The smell of oil and the noise of racing engines filled the air. I was meant to be at ballet lessons at Cobb's Corner, but the distant drone of engines at full revs drew me like a magnet to the park that day. From that moment on, there would be no more ballet. That was the day I officially became a 'petrol head'.
I was eight years old when I discovered my new love - my first love - would be motorsport. I was shaking with excitement and fuelled with adrenalin as these beautiful machines appeared from around the bend and shot down the hill past the banking behind the new swimming pool. I could just see over the heads of the spectators from a vantage point I had found by climbing a fence (my uncle would later make me a wooden box to stand on!). The fact that I’d left my bicycle unattended never even entered my head; this was magical and mesmerizing.
Since that first day I've not missed a motorsport event in the Park. Every time I return and hear the sound of engines firing up it sends goose bumps down my spine and makes the hairs on the back of my neck stand up. I'm now in my late forties and still a petrol head. I still go to see and photograph motorsport all over the country, and even did a bit of kart racing, but when I come back to watch the cars at the Palace, that's special. For me the Park seemed to become a place for ghosts when racing stopped in 1972, with the spirits being laid to rest when the old timing boxes and pit buildings were demolished several years later. Now the race cars are coming back again!

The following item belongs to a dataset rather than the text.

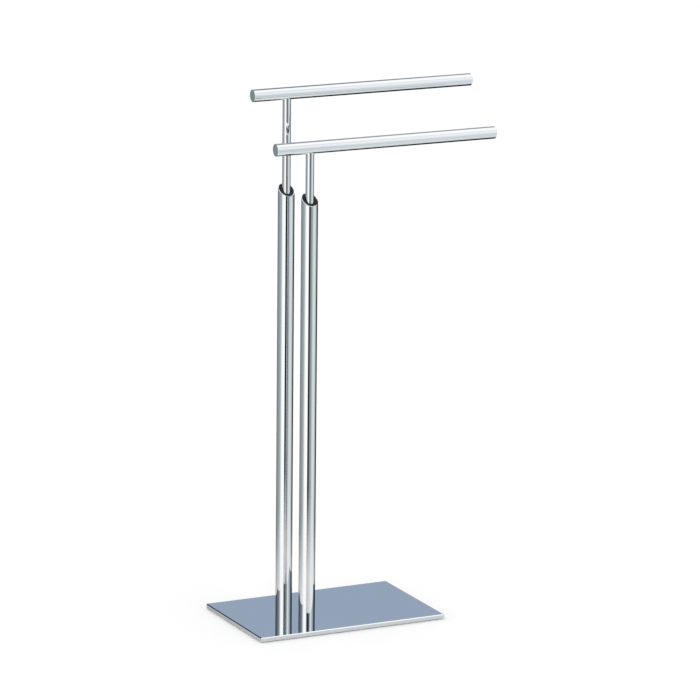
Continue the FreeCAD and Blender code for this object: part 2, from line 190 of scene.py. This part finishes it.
# %% Panels round the stand
LOW_WALL = (
    (-180, 30), (-165, 30), (-150, 95), (-128, 136), (-80, 162), (-62, 190), (-49, 245), (-30, 255),
    (-9, 255), (-5, 60), (-3, 5), (10, 5), (14, 90), (20, 142), (36, 152), (46, 180), (54, 212),
    (82, 222), (98, 206), (114, 150), (126, 70), (140, 10), (165, 10), (180, 30),
)
HIGH_WALL = (
    (-180, BACK_CARD), (-172, BACK_CARD), (-165, 20), (-152, 60), (-120, 82), (-84, 115), (-62, 150),
    (-50, 230), (-40, 255), (-8, 255), (0, 80), (5, 35), (18, 45), (32, 95), (44, 170), (52, 232),
    (66, 215), (80, 175), (100, 145), (112, 90), (122, 30), (134, 10), (165, 10), (172, BACK_CARD),
    (180, BACK_CARD),
)
UPPER_WALL = (
    (-180, BACK_CARD), (-168, BACK_CARD), (-140, 25), (-110, 90), (-70, 180), (-50, 245), (-20, 250),
    (20, 200), (57, 245), (90, 200), (130, 110), (160, 60), (172, BACK_CARD), (180, BACK_CARD),
)
OVERHEAD = (
    (-180, 60), (-168, 60), (-155, 235), (-100, 246), (-40, 255), (30, 236), (60, 220), (80, 255),
    (155, 250), (168, 60), (180, 60),
)
# Each row of panels, its tint, the height where it starts to take over from the row below, and where
# it has. A height is the sine of the angle above the horizon.
PANEL_ROWS = (
    (LOW_WALL, WALL_TINT, None, None),
    (HIGH_WALL, UPPER_TINT, -0.12, 0.12),
    (UPPER_WALL, UPPER_TINT, 0.29, 0.38),
    (OVERHEAD, OVERHEAD_TINT, 0.60, 0.72),
)
print("panels round the stand:", sum(len(row) for row, *_ in PANEL_ROWS))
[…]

My family were all originally from Sydenham. My father was mad on motorbikes and spectated at the original path racing meetings and then at the proper track when it opened. I was born in 1949. Both the Crystal Palace circuit and my late father have a lot to answer for. Once the circuit had reopened in 1953 my father began to take me regularly to every car and bike meeting . By 1956 , when my family moved to Crawley, West Sussex, I was firmly hooked on motor racing, Stirling Moss was my hero and cars were my abiding passion.
Nothing much has changed in fifty-six years. I have spent my entire working life in the motortrade , I was a 'go-fer' on Formula 5000 and Formula Atlantic cars in my youth, for the last five years I have enjoyed my spare time as a 'go-fer' on historic Formula 5000, Formula One, and Formula Two cars. In 2010 I finally got to briefly meet Sir Stirling Moss. So, I blame all this on Crystal Palace. Apart from my now vague memories of the track in my early childhood, my strongest memories are of the meetings in the late sixties. I loved the Formula Two races - who can ever forget Jochen Rindt, but my real, absolute, favourites were Formula Three 'screamers' . Battling it out , no holds barred , between the railway sleepers they were something else . Ronnie Peterson, sideways everywhere, in his Tecno-Ford, what a treat!!! Formula Fords trying to make it four-abreast through North Tower was a bit of a treat too, now I recall! The Palace was somewhere I have always loved.
Dave Rayner - Caterham Seven and former Circuit/Rallycross driver
My memories of the Palace are when great names such as Jochen Rindt, Ronnie Peterson, Graham Hill, Jim Clark all raced there in Formula 2 and up and coming names such as James Hunt raced in Formula 3. I was the ripe old age of 16 when my pals and I managed to blag ourselves photographers passes to the circuit and I remember standing just after the finish line on top of the three high railway sleepers which acted as the barrier and witnessing Graham Hill grind to a halt next to me with car problems, he jumped out the car removed his crash helmet and reached in and promptly put on his famous flat cap, jumped up next to me and asked if I got a good shot!! It was an era when you could walk round the paddock and talk to the drivers in a very relaxed atmosphere, very much like the paddock at “Motorsport at the Palace” so having the opportunity to compete on the same track as my childhood heroes is one I relish each year.
I got up early and got the 157 bus which stopped right outside the circuit, I had sandwiches and drink to last the day and my mums old tartan shopping bag with a STP sticker which somehow gave me some racing heritage. I was often waiting for the gate to open on North Tower Crescent and I set up in front of a tree half way up North Tower Crescent, in those days practice and qualifying was in the morning and most people did not bother with this. From my vantage point I got a view from the kink at the end of the main straight until they went into the glade, the smell and the sound from the first cars on track was awesome. I remember the F2 and in later years the F3 cars had two heats and a final, I remember Jimmy Clarke and Graham Hill in lovely racing green lotus, they seemed so quick and later in the day the pair would jump into lotus cortinas a to take part in the touring car events. In later years I recall Jochen Rindt win the final from flag to flag and the minis take on the mighty galaxy's with plenty of spills.
I remember on one occasion Peter Sellers and his new wife Britt Ekland stroll to the inside of north tower to watch a race. After the racing I would walk up to the paddock to watch the teams pack up and get autographs, no prima donnas in those days, everyone was so nice. Memories are a great thing.